A processing gas is caused to flow both into the gap between the auxiliary electrode 19 and the cathode 17 and into the gap between the cathode 17 and the nozzle 18. The flow rates of the processing gas are set in such a manner that the ratio between the flow in the gap between the auxiliary electrode 19 and the cathode 17 and that in the gap between the cathode 17 and the nozzle 18 is 1:5 to 8. Thus, the flow of processing gas in the gap between the cathode 17 and the nozzle 18 corresponds to the majority of the entire flow.
With the conventional plasma torch, plasma is generated in the following manner. First, the processing gas is introduced. At the time of ignition, a high voltage at a high frequency is applied to the gap between the auxiliary electrode 19 and the cathode 17, thereby causing electric discharge in this gap. Thereafter, a DC voltage is applied by using the cathode 17 as the minus electrode and the auxiliary electrode 19 as the plus electrode, thereby generating a pilot arc. When the generation of the pilot arc has been achieved in this way, the application of the high-frequency voltage for the ignition is terminated. Subsequently, a DC voltage is applied by using the cathode 17 as the minus electrode and an object 20 to be heated as the plus electrode, thereby generating a main arc therebetween. The object 20 is heated by the main arc.
The application of DC voltage to the cathode 17 and the auxiliary electrode 19 is continued also during the time in which the main arc keeps generating, so that the pilot arc is always generated during that time.
The pilot arc serves, together with the introduction of a large amount of cool processing gas into the gap between the cathode 17 and the nozzle 18, to prevent any electric discharge from the cathode 17 to the nozzle 18 and, hence, to prevent any damage to the nozzle 18.
As regards the configuration of the cathode 17, in order to ensure that the plasma arc generating region is stably formed, the central passage of the cathode 17 should as much as possible be provided with an enlarged portion which has its length set at a dimension 0.1 to 0.2 times the outer diameter D.sub.1 of the cathode 17, and has its diameter D.sub.1 in the vicinity of the surface of the cathode 17 set at a dimension 2 to 5 times the diameter d.sub.1 of the adjacent portion of the central passage. This enlarged portion of the central passage may either be shaped like a frustum of a cone or a cylinder. If this arrangement is provided, it is possible to ensure, in addition to stable formation of the plasma arc generating region, dispersion of the plasma arc generating region over the entire area of the enlarged portion of the central passage, this dispersion enabling a reduction in the current density on the electrode surface.
The electric circuit shown in FIG. 8 includes a power source 21 connected to the cathode 17 and the auxiliary electrode 19, a main arc power source 23 for generating a main arc in the gap between the cathode 17 and the object 20 to be heated, and a high frequency generator 22.
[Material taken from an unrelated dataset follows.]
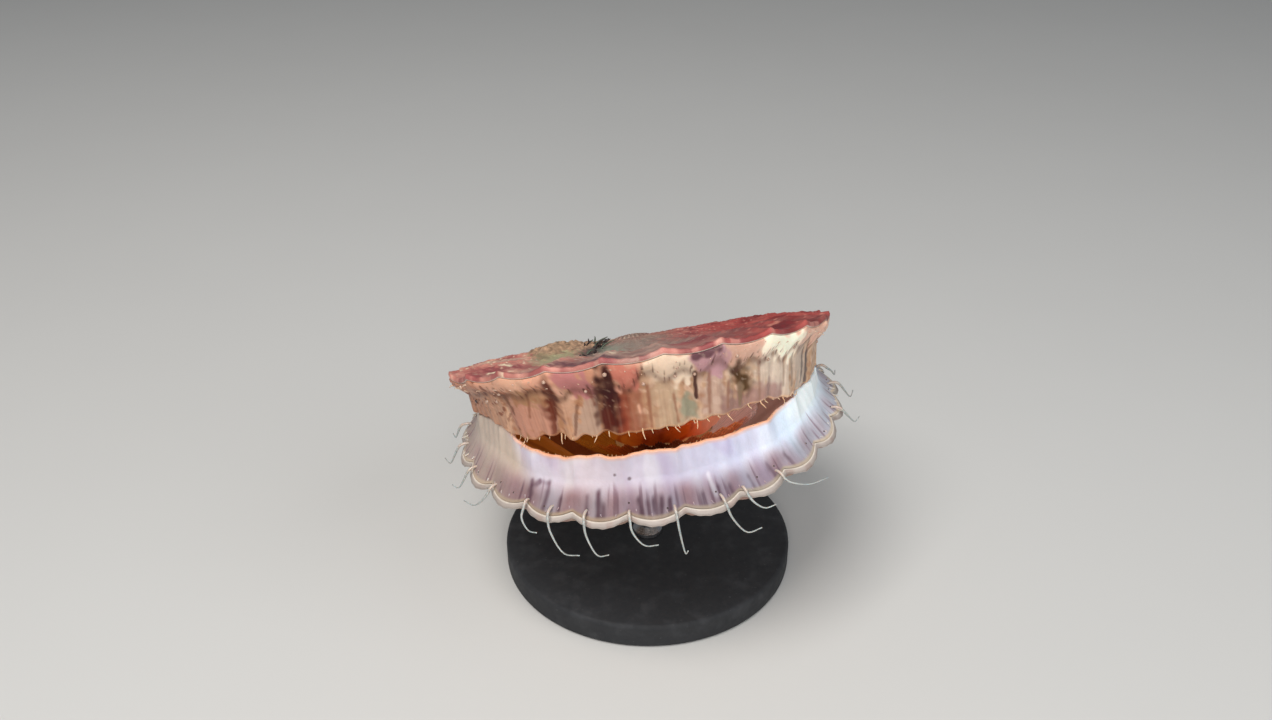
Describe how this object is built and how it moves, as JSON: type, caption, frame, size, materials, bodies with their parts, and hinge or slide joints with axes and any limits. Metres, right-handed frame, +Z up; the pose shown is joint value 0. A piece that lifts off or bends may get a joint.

The above-described conventional transfer-type plasma torch, however, involves the following disadvantages. In order to ensure stable formation of the plasma arc generating region as well as dispersion of the plasma arc generating region over the entire area of the enlarged portion of the central passage and, hence, a reduction in the current density on the electrode surface, a certain number of charged particles which is large enough to compensate for the space charge adjacent to the effective surface of the electrode must be always generated and supplied by the pilot arc. Furthermore, in order to maintain this space charge stably in the vicinity of the electrode, and simultaneously prevent any damage to the edge portion at the tip of the cathode due to displacement of the main arc to this portion, any reduction in the heating efficiency due to failure of the proper convergence of the plasma arc, and any damage to the nozzle due to electric discharge from the cathode to the nozzle, it is necessary to supply a large amount of cool processing gas into the gap between the cathode 17 and the nozzle 18.
With the arrangement of the conventional plasma torch, therefore, the supply of a large amount of processing gas to the nozzle and into the gap between the nozzle and the cathode is essential, as mentioned before.
Thus, the provision of a nozzle, which has conventionally been adopted, involves the following drawbacks:
(1) The outer diameter of the plasma torch becomes three times or more that of the cathode, causing a great increase in weight, and also an increase in the space required for installation.
(2) Since a large amount of processing gas has to be consumed, this is disadvantageous in terms of economy.
(3) Since the gas has to be supplied in two lines while nozzle cooling water is also necessary, the structure of the torch and the systems for supplying the gas and the water are inevitably complicated.
Furthermore, with the conventional arrangement, the pilot arc must be always generated during operation.